At the same time, I did get to hang out with the other “different” kids at school. No real surprise that they turned out to be the really interesting people. I’m thankful for this.
Today I don’t want to fit in with the crowd. Instead I delight in getting to know people from any background. This gives me a rich mix of friends who live many different lives and rarely tick the box marked “normal” (whatever that means).
I wish I’d felt this way all those years ago. Instead, I yearned to be accepted. On entering the adult world I tried too hard to fit in; of course a recipe for an unsatisfactory life if ever there was one.

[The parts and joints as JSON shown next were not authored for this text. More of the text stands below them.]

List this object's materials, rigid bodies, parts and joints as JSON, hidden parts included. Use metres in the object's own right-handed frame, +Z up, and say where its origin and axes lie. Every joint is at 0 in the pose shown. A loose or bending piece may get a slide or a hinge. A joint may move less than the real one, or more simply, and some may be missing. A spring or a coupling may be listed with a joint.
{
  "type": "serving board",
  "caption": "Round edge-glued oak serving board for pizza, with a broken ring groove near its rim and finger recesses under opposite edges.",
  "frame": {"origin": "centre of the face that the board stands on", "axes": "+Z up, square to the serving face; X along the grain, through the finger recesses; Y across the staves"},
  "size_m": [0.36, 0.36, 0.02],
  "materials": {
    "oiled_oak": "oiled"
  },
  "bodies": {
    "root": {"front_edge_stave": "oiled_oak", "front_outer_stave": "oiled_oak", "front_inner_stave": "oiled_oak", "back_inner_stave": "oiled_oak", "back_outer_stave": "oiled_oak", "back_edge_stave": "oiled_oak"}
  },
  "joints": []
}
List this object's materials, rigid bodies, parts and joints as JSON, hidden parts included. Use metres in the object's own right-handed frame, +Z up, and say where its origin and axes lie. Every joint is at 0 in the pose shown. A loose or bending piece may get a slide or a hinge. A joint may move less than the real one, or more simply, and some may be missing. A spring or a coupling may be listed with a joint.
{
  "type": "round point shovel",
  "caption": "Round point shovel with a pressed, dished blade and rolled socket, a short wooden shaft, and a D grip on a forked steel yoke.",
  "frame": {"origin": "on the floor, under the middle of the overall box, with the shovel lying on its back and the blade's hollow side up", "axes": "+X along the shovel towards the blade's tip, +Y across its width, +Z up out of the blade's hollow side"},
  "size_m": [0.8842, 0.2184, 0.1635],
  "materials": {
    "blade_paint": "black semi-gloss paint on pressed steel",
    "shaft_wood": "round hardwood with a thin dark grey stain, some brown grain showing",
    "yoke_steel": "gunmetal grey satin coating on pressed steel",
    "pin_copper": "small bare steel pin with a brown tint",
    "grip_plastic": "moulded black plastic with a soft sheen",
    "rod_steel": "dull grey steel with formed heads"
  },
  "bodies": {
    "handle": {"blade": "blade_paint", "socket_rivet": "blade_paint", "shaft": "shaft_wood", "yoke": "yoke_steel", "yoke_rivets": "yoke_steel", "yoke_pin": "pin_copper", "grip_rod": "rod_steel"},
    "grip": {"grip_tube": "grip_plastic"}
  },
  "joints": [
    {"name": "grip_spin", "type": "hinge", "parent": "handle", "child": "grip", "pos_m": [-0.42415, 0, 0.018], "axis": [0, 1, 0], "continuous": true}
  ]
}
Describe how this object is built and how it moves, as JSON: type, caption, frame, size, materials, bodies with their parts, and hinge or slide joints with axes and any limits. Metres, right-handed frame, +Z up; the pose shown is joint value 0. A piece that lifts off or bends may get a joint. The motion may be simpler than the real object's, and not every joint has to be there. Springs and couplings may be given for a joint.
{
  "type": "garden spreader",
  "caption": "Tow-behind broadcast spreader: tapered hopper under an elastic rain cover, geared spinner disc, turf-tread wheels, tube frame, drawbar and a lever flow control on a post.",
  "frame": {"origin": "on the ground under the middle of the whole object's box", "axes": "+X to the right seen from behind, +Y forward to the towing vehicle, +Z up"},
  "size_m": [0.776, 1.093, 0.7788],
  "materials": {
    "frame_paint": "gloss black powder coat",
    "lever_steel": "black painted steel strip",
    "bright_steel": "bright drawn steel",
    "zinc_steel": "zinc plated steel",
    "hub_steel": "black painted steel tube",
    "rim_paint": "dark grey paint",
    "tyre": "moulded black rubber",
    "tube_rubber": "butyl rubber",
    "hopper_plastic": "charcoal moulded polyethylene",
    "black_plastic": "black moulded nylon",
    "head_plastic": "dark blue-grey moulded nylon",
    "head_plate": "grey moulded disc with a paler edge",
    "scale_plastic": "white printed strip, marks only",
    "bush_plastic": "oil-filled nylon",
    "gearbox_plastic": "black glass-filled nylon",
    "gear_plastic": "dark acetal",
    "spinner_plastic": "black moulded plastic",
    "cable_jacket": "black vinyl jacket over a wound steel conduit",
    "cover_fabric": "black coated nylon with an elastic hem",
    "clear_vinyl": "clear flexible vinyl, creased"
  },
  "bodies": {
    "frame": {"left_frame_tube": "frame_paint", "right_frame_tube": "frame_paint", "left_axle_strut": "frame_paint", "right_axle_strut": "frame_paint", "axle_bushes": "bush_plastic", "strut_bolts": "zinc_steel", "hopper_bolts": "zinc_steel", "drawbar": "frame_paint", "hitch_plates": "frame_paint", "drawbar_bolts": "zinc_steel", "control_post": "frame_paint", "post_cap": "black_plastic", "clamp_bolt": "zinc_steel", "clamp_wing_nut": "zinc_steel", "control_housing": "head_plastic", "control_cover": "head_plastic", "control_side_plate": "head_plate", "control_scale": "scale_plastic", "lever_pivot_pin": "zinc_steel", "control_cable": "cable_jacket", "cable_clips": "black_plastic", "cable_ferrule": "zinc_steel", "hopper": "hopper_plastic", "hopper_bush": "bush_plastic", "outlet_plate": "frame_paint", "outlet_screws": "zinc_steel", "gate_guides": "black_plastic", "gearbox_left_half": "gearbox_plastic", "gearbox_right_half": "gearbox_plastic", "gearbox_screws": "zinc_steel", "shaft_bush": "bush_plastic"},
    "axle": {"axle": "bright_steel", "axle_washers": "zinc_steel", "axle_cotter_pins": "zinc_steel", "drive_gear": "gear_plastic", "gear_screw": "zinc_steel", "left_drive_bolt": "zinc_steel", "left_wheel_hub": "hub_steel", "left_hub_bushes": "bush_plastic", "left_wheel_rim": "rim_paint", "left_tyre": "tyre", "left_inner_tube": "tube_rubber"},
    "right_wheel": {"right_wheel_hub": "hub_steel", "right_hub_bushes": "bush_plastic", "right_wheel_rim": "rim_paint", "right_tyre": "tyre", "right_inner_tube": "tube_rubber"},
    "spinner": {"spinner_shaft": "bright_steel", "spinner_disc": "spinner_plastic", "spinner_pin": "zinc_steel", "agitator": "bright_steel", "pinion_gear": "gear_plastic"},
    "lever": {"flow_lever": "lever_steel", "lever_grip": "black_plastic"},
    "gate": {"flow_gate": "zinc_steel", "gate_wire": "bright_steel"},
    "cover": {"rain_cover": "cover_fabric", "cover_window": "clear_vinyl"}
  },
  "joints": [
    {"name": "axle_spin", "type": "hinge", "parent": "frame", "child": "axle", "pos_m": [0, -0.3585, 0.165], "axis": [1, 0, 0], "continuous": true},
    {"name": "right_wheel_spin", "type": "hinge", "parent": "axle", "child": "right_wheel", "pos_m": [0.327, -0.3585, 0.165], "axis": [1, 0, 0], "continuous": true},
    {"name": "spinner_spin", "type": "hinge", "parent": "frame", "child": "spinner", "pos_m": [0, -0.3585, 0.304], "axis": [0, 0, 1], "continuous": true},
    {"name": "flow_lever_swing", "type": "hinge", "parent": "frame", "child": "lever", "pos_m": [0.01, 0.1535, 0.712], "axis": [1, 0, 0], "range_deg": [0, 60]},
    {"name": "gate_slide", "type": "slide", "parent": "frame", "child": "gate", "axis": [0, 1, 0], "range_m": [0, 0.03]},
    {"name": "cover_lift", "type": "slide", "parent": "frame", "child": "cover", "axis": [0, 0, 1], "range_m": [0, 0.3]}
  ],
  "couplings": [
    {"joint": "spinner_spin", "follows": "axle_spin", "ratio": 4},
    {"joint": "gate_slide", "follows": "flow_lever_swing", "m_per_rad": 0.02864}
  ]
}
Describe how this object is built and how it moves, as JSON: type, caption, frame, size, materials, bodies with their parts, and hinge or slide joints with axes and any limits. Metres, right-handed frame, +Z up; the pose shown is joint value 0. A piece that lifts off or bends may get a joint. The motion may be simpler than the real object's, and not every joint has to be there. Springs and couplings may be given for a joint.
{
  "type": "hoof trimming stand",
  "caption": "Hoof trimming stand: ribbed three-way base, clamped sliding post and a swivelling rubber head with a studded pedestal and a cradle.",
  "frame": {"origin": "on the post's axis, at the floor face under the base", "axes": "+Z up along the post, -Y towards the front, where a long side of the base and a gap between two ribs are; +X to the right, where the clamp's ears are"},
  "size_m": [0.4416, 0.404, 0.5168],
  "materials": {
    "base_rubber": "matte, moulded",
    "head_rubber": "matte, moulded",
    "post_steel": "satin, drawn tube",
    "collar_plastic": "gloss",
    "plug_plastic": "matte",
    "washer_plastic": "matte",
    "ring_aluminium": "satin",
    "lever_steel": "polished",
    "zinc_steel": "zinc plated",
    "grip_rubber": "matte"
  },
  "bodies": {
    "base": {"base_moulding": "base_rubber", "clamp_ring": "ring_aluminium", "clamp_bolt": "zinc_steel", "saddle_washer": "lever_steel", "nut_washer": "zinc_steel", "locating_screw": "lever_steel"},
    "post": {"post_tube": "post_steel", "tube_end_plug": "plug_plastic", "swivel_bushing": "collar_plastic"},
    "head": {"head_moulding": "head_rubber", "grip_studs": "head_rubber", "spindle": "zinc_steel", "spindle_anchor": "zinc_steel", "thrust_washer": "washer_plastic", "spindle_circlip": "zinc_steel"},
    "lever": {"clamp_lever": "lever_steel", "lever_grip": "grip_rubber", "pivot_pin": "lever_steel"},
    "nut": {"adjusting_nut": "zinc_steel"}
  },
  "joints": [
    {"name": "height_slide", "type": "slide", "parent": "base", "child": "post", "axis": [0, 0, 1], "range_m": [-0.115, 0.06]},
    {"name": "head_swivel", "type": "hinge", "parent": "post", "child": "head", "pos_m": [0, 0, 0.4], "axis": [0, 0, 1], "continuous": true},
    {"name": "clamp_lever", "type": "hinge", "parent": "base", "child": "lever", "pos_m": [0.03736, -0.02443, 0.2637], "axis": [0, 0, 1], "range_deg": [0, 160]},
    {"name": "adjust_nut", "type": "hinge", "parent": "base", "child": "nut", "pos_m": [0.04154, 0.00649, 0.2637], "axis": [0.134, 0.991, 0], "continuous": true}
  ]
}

I knew this wasn’t right but it just became a way of existing. However, there came a point when I realised I wasn’t happy. So that was it, I made the decision to live the life I wanted and my starting point was to get on an aeroplane. It sounds simple, but even this seemed like a challenge to me. It was 2014 and I headed to Copenhagen for five days, where I walked and walked and walked. I walked my spark back. My passion for creativity, design, art, fashion, architecture and most importantly people was rekindled.
This gave me a real itch that needed to be scratched. I’ve reached a place where I’m questioning and rejecting the “norm”. I’m challenging the way we live, I’m engaging with interesting people, and I finally know that I don’t want to follow the tried and tested path. I want to embrace the new, the interesting, the challenging and the creative.
Which is why at the start of 2016 I knew that being employed full time wasn’t good for me. So I quit my job, freed myself, and had a whole lot of fun. I couldn’t shake off the idea of creating something new that would embody everything I’d come to learn about myself, and the world around me.
So this is where bioniciconic comes in. A brand born of love, of hope, and of risk. With all my heart I hope it’s something that interesting and creative thinkers will enjoy being a part of too.